> [What this task involves]
From the first line of the data below, repeat each line exactly until you reach the line with "core_thinning_power = 1.2"; include that line too.

> [Data provided]
........

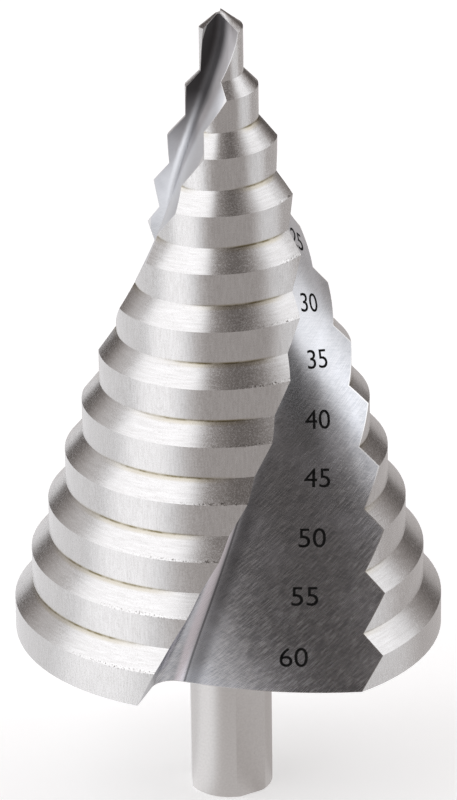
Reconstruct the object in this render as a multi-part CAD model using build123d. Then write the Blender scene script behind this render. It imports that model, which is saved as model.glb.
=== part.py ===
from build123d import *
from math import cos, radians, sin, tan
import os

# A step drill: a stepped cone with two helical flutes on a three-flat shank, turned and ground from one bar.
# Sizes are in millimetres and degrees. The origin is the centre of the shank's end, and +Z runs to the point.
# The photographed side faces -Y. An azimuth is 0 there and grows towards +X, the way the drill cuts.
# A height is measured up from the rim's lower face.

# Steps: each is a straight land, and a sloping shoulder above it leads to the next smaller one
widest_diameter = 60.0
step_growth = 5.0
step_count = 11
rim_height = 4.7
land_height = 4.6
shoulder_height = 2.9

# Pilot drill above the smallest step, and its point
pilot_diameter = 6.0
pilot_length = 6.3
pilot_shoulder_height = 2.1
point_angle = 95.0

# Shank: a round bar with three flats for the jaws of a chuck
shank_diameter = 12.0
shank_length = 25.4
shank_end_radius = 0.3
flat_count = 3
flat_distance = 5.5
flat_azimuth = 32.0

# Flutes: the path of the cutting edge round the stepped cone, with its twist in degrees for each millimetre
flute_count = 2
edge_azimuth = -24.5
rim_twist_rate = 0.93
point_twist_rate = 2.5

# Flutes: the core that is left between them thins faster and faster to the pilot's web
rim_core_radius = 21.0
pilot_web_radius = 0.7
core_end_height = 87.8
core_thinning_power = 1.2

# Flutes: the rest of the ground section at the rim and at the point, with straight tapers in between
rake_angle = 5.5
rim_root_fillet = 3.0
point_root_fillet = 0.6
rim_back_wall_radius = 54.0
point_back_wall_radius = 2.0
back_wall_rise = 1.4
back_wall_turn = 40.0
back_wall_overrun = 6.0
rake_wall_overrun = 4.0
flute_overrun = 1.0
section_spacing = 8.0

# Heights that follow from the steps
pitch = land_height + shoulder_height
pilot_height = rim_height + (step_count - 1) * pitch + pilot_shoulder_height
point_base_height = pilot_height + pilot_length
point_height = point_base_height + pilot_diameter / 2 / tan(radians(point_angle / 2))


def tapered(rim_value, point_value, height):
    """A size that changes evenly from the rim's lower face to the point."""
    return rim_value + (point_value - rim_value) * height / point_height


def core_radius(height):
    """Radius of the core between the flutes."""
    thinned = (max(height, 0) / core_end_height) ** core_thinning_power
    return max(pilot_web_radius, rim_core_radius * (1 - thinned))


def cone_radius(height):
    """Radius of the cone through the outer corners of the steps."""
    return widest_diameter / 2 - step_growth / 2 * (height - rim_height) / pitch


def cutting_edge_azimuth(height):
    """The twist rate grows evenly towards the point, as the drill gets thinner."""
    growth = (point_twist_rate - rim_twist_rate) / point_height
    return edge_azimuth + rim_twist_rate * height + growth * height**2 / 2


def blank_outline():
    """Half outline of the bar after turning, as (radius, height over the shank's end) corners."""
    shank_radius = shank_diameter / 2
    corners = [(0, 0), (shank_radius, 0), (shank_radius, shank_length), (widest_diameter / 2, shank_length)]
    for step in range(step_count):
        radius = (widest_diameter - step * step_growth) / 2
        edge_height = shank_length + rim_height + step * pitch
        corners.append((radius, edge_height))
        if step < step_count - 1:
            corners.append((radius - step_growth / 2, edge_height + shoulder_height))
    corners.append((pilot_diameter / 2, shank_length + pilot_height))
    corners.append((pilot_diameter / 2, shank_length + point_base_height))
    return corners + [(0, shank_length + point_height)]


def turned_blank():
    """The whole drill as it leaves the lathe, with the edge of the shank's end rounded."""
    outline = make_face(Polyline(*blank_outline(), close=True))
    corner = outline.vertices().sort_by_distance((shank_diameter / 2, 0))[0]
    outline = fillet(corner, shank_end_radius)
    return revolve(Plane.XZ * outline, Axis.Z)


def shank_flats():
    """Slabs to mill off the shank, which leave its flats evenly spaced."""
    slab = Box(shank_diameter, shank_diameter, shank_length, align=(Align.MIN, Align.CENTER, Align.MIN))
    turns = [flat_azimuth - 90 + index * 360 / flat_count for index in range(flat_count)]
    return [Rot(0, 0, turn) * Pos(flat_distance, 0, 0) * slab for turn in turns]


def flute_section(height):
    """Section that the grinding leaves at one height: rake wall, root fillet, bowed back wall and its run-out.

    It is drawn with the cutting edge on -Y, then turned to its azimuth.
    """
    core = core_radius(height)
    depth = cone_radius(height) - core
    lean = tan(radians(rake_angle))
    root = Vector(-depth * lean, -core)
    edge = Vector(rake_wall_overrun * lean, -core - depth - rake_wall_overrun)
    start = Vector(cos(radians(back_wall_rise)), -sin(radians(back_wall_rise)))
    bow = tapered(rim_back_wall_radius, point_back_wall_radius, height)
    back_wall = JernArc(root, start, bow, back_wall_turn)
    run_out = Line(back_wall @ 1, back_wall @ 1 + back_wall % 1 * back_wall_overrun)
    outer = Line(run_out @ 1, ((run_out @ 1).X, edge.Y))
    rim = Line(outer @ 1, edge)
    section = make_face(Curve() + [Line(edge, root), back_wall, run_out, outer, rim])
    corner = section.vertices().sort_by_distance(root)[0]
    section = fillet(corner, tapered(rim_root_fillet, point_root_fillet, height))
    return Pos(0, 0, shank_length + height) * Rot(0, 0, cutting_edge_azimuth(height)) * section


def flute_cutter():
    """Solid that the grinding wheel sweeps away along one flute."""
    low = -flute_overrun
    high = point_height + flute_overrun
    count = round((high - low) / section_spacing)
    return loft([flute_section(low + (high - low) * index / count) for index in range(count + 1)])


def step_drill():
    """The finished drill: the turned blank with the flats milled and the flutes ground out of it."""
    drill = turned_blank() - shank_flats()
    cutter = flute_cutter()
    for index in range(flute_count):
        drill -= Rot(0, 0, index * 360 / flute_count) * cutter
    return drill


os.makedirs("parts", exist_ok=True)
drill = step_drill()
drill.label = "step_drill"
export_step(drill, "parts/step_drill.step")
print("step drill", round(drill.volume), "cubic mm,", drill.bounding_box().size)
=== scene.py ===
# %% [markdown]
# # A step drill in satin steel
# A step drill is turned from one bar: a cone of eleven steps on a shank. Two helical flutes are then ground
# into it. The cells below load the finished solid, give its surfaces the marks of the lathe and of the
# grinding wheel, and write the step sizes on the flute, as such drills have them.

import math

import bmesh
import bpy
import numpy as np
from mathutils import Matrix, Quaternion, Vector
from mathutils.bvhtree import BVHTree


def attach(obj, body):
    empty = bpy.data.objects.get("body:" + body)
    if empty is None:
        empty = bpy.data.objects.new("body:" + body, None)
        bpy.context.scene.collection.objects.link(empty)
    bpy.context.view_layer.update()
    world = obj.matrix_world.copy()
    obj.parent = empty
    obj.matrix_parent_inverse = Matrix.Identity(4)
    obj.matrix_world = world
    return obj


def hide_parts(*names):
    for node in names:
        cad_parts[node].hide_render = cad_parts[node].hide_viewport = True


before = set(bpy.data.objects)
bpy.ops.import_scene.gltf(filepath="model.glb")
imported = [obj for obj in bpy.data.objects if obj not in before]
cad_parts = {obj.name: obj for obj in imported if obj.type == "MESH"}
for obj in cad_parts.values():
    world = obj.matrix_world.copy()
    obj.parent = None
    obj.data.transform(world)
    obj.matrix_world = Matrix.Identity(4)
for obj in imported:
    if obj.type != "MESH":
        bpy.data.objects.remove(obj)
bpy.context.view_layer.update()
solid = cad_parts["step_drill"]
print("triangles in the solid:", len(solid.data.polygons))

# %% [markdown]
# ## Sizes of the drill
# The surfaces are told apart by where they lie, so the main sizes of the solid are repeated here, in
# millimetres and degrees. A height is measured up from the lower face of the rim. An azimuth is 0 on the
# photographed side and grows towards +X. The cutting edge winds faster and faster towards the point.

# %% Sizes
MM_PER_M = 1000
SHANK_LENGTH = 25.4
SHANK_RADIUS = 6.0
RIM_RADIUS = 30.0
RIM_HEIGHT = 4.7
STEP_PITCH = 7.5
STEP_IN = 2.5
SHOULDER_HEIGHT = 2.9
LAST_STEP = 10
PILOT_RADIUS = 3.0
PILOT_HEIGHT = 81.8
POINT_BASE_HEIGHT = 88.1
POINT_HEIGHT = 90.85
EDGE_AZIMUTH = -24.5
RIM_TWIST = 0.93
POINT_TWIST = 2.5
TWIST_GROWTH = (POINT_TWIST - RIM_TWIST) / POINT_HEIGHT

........

> [Written response]
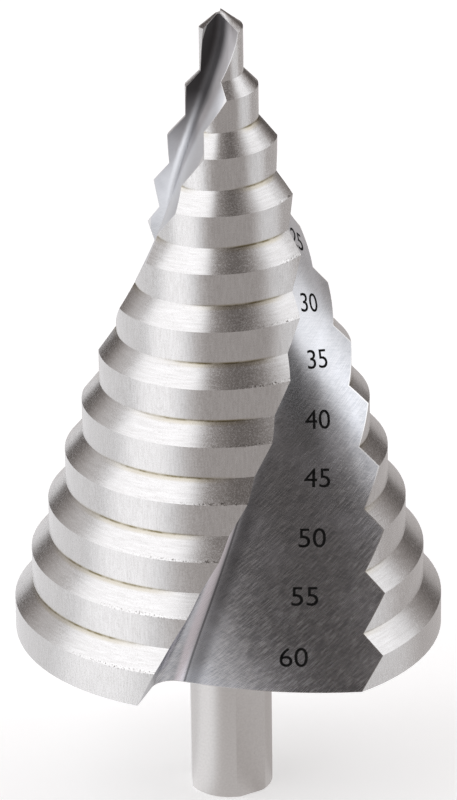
Reconstruct the object in this render as a multi-part CAD model using build123d. Then write the Blender scene script behind this render. It imports that model, which is saved as model.glb.
=== part.py ===
from build123d import *
from math import cos, radians, sin, tan
import os

# A step drill: a stepped cone with two helical flutes on a three-flat shank, turned and ground from one bar.
# Sizes are in millimetres and degrees. The origin is the centre of the shank's end, and +Z runs to the point.
# The photographed side faces -Y. An azimuth is 0 there and grows towards +X, the way the drill cuts.
# A height is measured up from the rim's lower face.

# Steps: each is a straight land, and a sloping shoulder above it leads to the next smaller one
widest_diameter = 60.0
step_growth = 5.0
step_count = 11
rim_height = 4.7
land_height = 4.6
shoulder_height = 2.9

# Pilot drill above the smallest step, and its point
pilot_diameter = 6.0
pilot_length = 6.3
pilot_shoulder_height = 2.1
point_angle = 95.0

# Shank: a round bar with three flats for the jaws of a chuck
shank_diameter = 12.0
shank_length = 25.4
shank_end_radius = 0.3
flat_count = 3
flat_distance = 5.5
flat_azimuth = 32.0

# Flutes: the path of the cutting edge round the stepped cone, with its twist in degrees for each millimetre
flute_count = 2
edge_azimuth = -24.5
rim_twist_rate = 0.93
point_twist_rate = 2.5

# Flutes: the core that is left between them thins faster and faster to the pilot's web
rim_core_radius = 21.0
pilot_web_radius = 0.7
core_end_height = 87.8
core_thinning_power = 1.2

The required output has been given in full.